Characters are intriguing, especially those that are Equal. There is so much intrigue and family politics that we just don’t know and it drives me crazy! Silyen, the youngest of the Parva-Jardine family is the one with the most Skill, yet, the aristocracy isn’t Skill/merit based. It’s still handed down to the first born. Which puts emotionally unstable Gavar as next in line to rule one of Britain’s founding Equal fathers. James does something incredibly interesting when it comes to Gavar. She sets up an initial prejudice for readers, automatically framing him as an antagonist. Yet, for the rest of the novel, we see more than just the monster James paints in the prologue. We see there is a struggle there; he is volatile, yes, but he is loving too. He is extreme, and yet it is the reserved Silyen who gives off an air of detachment to everyone and everything, that proves to be the extremist. He is the one with the long game, though no one knows what it is, including readers.

There is a sense of heavy worldbuilding here as Vic James mentions how different parts of the world are split up between Equals and commoners. America split in two, an obvious nod to the Civil War, but also the current heavy rift in society and culture. Britain itself remains aristocratic and parliamentary, but it has become more of a joke, as those with the most power tend to be the most in charge; physical displays of Skill taking command. We also get a heavy sense of history behind everything, giving the world a gravity that draws you in.

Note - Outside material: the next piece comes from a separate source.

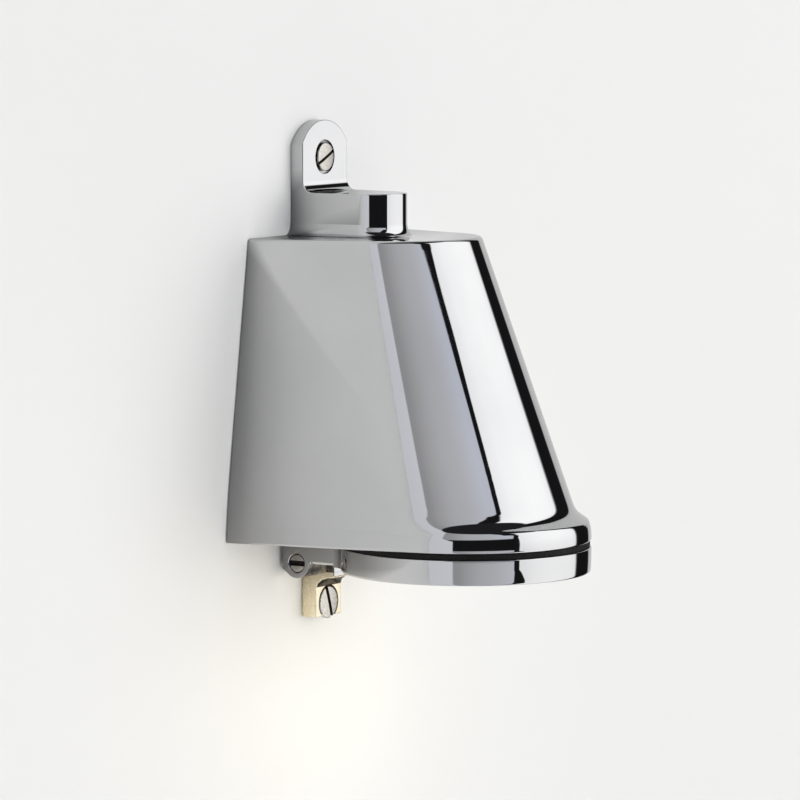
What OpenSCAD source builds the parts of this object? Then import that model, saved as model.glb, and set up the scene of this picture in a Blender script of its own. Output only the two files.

I could talk about Gilded Cage by Vic James for hours. There are so many layers masterfully intertwined in a book that still remains firmly YA. Strong characters and solid worldbuilding make the political themes of the book flourish, giving readers a desire to make changes in their own world after seeing the inconsistencies and cruelties that are allowed to exist to the benefit of the empowered few.